An explosive went off Saturday near the offices of the UN Agency for Palestinian Refugees (UNRWA) in Gaza City, while a second struck near police headquarters. According to UNRWA and Gaza security officials there were no dead or injured.
“A bomb exploded near the outer wall of the headquarters of UNRWA in Gaza, about three meters from the door, causing no casualties or damage,” an agency spokesperson, Adnan Abu Hasna, told AFP.
The Hamas-run security forces also confirmed the blast, saying they had opened an inquiry after "two homemade bombs" exploded, one outside UNRWA and a second elsewhere in the city, “which caused limited damage and no casualties.”
The incidents took place just hours before members of the Ramallah-based Palestinian cabinet were to visit Gaza.

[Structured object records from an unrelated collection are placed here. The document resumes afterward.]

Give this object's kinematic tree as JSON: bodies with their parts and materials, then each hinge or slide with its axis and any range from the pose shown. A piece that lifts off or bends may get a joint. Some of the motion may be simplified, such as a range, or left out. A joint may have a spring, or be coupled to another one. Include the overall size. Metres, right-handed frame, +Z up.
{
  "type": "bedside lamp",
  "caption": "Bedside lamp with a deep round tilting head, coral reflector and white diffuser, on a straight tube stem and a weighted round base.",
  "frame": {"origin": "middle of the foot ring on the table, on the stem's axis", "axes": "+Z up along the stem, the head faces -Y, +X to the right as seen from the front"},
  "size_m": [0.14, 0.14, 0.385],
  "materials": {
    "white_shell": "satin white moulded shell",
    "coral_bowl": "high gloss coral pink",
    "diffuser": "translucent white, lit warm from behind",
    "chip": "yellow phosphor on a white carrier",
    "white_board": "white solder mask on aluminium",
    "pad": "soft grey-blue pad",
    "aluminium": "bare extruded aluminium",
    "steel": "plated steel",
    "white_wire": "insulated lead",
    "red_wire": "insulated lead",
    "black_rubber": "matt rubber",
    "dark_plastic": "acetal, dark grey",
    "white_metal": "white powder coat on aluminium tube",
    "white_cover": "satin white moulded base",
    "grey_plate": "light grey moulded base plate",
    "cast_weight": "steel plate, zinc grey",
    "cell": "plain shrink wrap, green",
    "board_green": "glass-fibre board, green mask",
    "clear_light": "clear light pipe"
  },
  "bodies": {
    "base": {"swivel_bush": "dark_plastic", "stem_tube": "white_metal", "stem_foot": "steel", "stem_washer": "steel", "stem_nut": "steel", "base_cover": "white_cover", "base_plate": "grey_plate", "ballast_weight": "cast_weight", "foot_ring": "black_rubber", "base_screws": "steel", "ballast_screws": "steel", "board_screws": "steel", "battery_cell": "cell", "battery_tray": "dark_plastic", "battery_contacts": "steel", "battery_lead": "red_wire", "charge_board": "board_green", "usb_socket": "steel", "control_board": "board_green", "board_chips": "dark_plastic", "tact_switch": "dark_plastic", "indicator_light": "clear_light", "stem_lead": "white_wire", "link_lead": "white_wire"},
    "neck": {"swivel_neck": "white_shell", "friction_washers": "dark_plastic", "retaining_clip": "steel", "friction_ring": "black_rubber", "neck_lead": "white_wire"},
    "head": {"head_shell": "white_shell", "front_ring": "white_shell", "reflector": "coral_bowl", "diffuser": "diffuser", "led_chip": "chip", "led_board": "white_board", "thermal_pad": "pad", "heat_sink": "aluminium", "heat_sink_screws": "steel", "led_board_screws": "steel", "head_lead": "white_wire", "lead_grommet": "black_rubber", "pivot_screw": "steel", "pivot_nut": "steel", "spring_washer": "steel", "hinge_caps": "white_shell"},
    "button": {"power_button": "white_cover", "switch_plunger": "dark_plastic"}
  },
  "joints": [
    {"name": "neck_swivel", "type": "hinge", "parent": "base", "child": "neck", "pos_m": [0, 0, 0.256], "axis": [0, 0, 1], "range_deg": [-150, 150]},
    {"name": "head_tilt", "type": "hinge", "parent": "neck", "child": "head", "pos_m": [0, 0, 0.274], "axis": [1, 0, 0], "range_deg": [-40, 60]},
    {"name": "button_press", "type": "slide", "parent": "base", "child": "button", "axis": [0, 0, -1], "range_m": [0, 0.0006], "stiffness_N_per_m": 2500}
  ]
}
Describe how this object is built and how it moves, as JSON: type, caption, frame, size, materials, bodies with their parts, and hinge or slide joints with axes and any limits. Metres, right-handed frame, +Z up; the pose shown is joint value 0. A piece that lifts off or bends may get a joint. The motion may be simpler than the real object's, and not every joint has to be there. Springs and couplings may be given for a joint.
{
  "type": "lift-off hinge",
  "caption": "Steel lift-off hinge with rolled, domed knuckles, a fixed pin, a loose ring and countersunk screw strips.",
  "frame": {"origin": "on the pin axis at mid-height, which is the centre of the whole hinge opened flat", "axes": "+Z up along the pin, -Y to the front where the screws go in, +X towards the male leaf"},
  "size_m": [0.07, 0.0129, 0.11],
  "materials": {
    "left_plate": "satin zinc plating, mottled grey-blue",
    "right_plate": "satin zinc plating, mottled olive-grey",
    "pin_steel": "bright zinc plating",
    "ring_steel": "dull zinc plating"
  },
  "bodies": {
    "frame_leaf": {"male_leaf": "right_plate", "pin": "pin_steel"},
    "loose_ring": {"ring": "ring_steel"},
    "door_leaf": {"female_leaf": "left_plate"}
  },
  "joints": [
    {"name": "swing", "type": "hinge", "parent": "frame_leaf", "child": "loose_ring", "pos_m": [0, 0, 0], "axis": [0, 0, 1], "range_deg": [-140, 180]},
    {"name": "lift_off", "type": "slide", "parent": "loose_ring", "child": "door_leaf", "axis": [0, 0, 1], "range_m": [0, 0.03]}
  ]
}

This is not the first time such blasts have hit the war-torn Gaza Strip, or that UN facilities have been attacked. This January, Gazans stormed the UN's Gaza headquarters after the UN announced it lacked funds to rebuild the war-battered Palestinian territory.
At the time, around 200 people demonstrated outside the UN compound in Gaza City, burning tires and throwing stone, until Hamas broke up the demonstration. The UN blamed Hamas for the attack. Last December, a blast targeted the French Cultural Center in Gaza City without causing any casualties.

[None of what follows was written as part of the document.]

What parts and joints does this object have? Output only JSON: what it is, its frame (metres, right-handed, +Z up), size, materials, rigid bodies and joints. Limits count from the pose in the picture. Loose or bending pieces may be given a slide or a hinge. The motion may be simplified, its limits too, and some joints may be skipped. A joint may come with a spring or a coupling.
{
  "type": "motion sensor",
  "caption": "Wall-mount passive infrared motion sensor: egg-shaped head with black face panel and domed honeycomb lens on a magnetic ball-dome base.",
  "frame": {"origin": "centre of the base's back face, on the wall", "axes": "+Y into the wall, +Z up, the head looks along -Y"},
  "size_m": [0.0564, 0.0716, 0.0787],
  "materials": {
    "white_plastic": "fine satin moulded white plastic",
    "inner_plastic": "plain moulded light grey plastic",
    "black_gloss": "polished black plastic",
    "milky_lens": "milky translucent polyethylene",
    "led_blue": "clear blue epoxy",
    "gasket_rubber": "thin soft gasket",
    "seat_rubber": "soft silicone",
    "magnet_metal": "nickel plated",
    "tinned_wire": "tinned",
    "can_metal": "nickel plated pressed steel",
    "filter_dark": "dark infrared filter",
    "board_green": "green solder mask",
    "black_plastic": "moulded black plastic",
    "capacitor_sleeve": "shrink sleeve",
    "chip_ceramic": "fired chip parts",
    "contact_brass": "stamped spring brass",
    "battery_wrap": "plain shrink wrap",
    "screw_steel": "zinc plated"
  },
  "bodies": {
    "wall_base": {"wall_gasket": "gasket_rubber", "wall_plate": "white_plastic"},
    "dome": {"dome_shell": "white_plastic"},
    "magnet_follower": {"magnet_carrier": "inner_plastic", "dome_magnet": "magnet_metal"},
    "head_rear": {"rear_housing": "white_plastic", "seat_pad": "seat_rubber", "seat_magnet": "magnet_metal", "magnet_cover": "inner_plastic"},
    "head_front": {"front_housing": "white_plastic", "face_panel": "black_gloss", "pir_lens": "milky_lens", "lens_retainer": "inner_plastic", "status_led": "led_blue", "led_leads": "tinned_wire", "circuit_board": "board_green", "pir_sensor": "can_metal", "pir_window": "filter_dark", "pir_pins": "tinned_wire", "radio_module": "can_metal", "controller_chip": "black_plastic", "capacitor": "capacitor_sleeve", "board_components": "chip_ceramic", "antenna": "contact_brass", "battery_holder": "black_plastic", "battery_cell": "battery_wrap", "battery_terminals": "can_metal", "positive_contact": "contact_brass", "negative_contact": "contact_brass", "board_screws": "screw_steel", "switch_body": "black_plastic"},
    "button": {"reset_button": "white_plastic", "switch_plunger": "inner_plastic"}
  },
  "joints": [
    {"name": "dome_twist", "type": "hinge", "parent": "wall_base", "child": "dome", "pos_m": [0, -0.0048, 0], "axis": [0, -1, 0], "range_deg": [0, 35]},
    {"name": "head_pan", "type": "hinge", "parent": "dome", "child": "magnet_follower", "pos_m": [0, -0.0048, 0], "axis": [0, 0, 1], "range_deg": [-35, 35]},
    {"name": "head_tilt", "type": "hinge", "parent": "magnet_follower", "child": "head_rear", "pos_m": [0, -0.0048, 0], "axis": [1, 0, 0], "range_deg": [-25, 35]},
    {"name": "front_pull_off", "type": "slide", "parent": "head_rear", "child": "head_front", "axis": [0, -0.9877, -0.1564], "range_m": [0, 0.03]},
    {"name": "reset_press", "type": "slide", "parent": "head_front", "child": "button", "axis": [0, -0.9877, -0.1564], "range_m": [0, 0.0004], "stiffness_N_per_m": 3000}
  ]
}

Such protests have been further spurred by salary disputes between Hamas and the Palestinian Authority.
Last January, the homes of officials from Palestinian President Abbas' Fatah party were targeted in a series of explosions. No one was injured, but damage was caused to homes and a bomb was found outside a central Gaza square where a memorial for former Palestinian leader Yasser Arafat was planned.

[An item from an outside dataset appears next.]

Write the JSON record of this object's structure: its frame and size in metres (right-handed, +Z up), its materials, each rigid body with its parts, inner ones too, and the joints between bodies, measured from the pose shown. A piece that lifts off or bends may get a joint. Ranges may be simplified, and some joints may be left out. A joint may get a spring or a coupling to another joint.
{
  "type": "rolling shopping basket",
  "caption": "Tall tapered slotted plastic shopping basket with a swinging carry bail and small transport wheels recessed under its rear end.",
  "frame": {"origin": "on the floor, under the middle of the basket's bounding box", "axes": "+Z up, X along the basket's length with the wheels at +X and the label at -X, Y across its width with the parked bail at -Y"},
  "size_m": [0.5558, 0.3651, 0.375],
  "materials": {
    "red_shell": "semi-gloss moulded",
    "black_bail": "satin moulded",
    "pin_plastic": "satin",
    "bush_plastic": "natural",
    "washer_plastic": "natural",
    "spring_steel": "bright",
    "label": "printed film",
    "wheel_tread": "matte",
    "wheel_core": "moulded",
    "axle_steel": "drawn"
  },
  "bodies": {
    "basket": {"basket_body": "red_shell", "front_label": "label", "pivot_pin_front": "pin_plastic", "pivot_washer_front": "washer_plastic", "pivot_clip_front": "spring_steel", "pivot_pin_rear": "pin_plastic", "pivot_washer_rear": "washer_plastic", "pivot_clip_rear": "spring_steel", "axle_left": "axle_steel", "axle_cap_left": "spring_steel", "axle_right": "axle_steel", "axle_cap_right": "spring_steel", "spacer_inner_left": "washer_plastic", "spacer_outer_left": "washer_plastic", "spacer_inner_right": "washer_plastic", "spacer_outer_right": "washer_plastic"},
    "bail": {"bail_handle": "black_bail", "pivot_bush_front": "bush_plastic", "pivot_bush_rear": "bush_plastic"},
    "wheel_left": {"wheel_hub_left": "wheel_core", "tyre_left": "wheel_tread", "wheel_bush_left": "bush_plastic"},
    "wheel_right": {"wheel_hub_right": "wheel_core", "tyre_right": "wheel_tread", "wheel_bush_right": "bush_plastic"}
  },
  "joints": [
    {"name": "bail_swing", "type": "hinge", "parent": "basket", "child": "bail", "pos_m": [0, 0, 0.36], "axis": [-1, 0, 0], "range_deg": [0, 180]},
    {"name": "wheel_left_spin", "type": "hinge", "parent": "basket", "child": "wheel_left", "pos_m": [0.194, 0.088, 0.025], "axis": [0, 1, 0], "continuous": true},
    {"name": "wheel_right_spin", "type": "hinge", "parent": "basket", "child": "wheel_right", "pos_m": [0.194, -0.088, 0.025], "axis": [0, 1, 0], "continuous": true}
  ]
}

At the time, a local ISIS-offshoot claimed responsibility for the attacks, but their role was never independently confirmed.
Tensions have also spilt over from neighboring Egypt, which has cracked down on Islamists in the restive Sinai region and worked to close the border with Gaza, in addition to labeling Hamas a terror group, further straining conditions in the isolated Strip.
During Israe's summer war with Hamas, Operation Protective Edge, more than a dozen people were killed at a UNRWA school during an Israeli shelling. Israel has cited Hamas' use of UN facilities to store rockets as a reason for targeting them.